* **Data segment**
==*==

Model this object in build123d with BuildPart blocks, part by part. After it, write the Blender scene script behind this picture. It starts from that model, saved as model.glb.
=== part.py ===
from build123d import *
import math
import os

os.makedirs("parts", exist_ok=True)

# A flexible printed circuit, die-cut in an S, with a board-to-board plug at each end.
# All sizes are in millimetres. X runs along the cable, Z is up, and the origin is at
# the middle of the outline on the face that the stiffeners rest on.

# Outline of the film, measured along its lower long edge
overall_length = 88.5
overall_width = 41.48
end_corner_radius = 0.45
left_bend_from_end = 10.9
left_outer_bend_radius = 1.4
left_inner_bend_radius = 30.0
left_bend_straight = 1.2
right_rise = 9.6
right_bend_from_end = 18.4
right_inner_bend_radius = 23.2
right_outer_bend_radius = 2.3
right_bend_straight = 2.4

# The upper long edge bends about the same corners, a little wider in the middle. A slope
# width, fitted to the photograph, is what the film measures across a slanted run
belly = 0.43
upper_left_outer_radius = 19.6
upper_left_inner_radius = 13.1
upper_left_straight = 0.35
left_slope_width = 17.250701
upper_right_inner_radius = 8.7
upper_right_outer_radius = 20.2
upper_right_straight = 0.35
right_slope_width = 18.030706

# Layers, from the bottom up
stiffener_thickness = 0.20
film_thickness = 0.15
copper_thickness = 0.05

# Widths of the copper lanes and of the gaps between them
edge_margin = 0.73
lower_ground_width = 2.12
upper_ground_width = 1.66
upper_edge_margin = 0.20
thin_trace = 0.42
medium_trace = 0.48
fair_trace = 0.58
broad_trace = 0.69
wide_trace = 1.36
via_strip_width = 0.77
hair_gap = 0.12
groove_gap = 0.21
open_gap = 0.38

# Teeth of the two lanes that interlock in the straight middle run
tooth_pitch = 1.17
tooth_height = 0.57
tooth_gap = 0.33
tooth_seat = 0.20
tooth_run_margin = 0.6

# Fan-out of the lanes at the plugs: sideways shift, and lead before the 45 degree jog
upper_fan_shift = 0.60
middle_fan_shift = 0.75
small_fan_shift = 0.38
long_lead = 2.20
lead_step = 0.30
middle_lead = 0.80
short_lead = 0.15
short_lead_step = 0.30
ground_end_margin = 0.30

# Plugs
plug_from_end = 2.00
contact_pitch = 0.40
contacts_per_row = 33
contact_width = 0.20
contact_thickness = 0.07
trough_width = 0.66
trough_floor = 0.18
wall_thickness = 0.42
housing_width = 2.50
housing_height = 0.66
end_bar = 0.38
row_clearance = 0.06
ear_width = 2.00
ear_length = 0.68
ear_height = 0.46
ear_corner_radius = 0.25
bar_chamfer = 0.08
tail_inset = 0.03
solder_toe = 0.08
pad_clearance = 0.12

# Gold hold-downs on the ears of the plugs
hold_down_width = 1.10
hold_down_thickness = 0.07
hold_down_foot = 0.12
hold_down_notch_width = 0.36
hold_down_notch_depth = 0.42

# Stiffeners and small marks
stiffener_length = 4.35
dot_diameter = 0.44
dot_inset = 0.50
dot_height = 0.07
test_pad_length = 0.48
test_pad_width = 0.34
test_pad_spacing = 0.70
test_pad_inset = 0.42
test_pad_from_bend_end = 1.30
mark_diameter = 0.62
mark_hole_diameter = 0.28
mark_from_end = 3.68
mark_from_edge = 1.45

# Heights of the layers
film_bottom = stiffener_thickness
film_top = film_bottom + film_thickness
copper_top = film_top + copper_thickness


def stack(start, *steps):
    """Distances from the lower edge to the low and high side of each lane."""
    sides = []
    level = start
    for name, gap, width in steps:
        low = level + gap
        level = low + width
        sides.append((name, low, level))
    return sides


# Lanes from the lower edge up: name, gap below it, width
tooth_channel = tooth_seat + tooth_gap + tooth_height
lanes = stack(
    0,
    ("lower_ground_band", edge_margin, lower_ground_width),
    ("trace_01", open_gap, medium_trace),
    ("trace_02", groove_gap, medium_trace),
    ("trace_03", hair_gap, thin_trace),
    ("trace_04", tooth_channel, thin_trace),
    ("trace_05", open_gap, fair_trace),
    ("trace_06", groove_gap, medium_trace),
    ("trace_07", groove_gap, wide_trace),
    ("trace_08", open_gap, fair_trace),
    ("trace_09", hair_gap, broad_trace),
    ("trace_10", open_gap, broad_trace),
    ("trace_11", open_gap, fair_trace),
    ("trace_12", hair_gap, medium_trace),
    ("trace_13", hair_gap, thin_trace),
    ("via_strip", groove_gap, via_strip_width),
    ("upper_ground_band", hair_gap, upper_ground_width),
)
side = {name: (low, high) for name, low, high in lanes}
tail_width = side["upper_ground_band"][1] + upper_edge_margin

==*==

* **Challenge**
Extract each line of the listing above, copying it word for word.

* **Exercise result**
Model this object in build123d with BuildPart blocks, part by part. After it, write the Blender scene script behind this picture. It starts from that model, saved as model.glb.
=== part.py ===
from build123d import *
import math
import os

os.makedirs("parts", exist_ok=True)

# A flexible printed circuit, die-cut in an S, with a board-to-board plug at each end.
# All sizes are in millimetres. X runs along the cable, Z is up, and the origin is at
# the middle of the outline on the face that the stiffeners rest on.

# Outline of the film, measured along its lower long edge
overall_length = 88.5
overall_width = 41.48
end_corner_radius = 0.45
left_bend_from_end = 10.9
left_outer_bend_radius = 1.4
left_inner_bend_radius = 30.0
left_bend_straight = 1.2
right_rise = 9.6
right_bend_from_end = 18.4
right_inner_bend_radius = 23.2
right_outer_bend_radius = 2.3
right_bend_straight = 2.4

# The upper long edge bends about the same corners, a little wider in the middle. A slope
# width, fitted to the photograph, is what the film measures across a slanted run
belly = 0.43
upper_left_outer_radius = 19.6
upper_left_inner_radius = 13.1
upper_left_straight = 0.35
left_slope_width = 17.250701
upper_right_inner_radius = 8.7
upper_right_outer_radius = 20.2
upper_right_straight = 0.35
right_slope_width = 18.030706

# Layers, from the bottom up
stiffener_thickness = 0.20
film_thickness = 0.15
copper_thickness = 0.05

# Widths of the copper lanes and of the gaps between them
edge_margin = 0.73
lower_ground_width = 2.12
upper_ground_width = 1.66
upper_edge_margin = 0.20
thin_trace = 0.42
medium_trace = 0.48
fair_trace = 0.58
broad_trace = 0.69
wide_trace = 1.36
via_strip_width = 0.77
hair_gap = 0.12
groove_gap = 0.21
open_gap = 0.38

# Teeth of the two lanes that interlock in the straight middle run
tooth_pitch = 1.17
tooth_height = 0.57
tooth_gap = 0.33
tooth_seat = 0.20
tooth_run_margin = 0.6

# Fan-out of the lanes at the plugs: sideways shift, and lead before the 45 degree jog
upper_fan_shift = 0.60
middle_fan_shift = 0.75
small_fan_shift = 0.38
long_lead = 2.20
lead_step = 0.30
middle_lead = 0.80
short_lead = 0.15
short_lead_step = 0.30
ground_end_margin = 0.30

# Plugs
plug_from_end = 2.00
contact_pitch = 0.40
contacts_per_row = 33
contact_width = 0.20
contact_thickness = 0.07
trough_width = 0.66
trough_floor = 0.18
wall_thickness = 0.42
housing_width = 2.50
housing_height = 0.66
end_bar = 0.38
row_clearance = 0.06
ear_width = 2.00
ear_length = 0.68
ear_height = 0.46
ear_corner_radius = 0.25
bar_chamfer = 0.08
tail_inset = 0.03
solder_toe = 0.08
pad_clearance = 0.12

# Gold hold-downs on the ears of the plugs
hold_down_width = 1.10
hold_down_thickness = 0.07
hold_down_foot = 0.12
hold_down_notch_width = 0.36
hold_down_notch_depth = 0.42

# Stiffeners and small marks
stiffener_length = 4.35
dot_diameter = 0.44
dot_inset = 0.50
dot_height = 0.07
test_pad_length = 0.48
test_pad_width = 0.34
test_pad_spacing = 0.70
test_pad_inset = 0.42
test_pad_from_bend_end = 1.30
mark_diameter = 0.62
mark_hole_diameter = 0.28
mark_from_end = 3.68
mark_from_edge = 1.45

# Heights of the layers
film_bottom = stiffener_thickness
film_top = film_bottom + film_thickness
copper_top = film_top + copper_thickness


def stack(start, *steps):
    """Distances from the lower edge to the low and high side of each lane."""
    sides = []
    level = start
    for name, gap, width in steps:
        low = level + gap
        level = low + width
        sides.append((name, low, level))
    return sides


# Lanes from the lower edge up: name, gap below it, width
tooth_channel = tooth_seat + tooth_gap + tooth_height
lanes = stack(
    0,
    ("lower_ground_band", edge_margin, lower_ground_width),
    ("trace_01", open_gap, medium_trace),
    ("trace_02", groove_gap, medium_trace),
    ("trace_03", hair_gap, thin_trace),
    ("trace_04", tooth_channel, thin_trace),
    ("trace_05", open_gap, fair_trace),
    ("trace_06", groove_gap, medium_trace),
    ("trace_07", groove_gap, wide_trace),
    ("trace_08", open_gap, fair_trace),
    ("trace_09", hair_gap, broad_trace),
    ("trace_10", open_gap, broad_trace),
    ("trace_11", open_gap, fair_trace),
    ("trace_12", hair_gap, medium_trace),
    ("trace_13", hair_gap, thin_trace),
    ("via_strip", groove_gap, via_strip_width),
    ("upper_ground_band", hair_gap, upper_ground_width),
)
side = {name: (low, high) for name, low, high in lanes}
tail_width = side["upper_ground_band"][1] + upper_edge_margin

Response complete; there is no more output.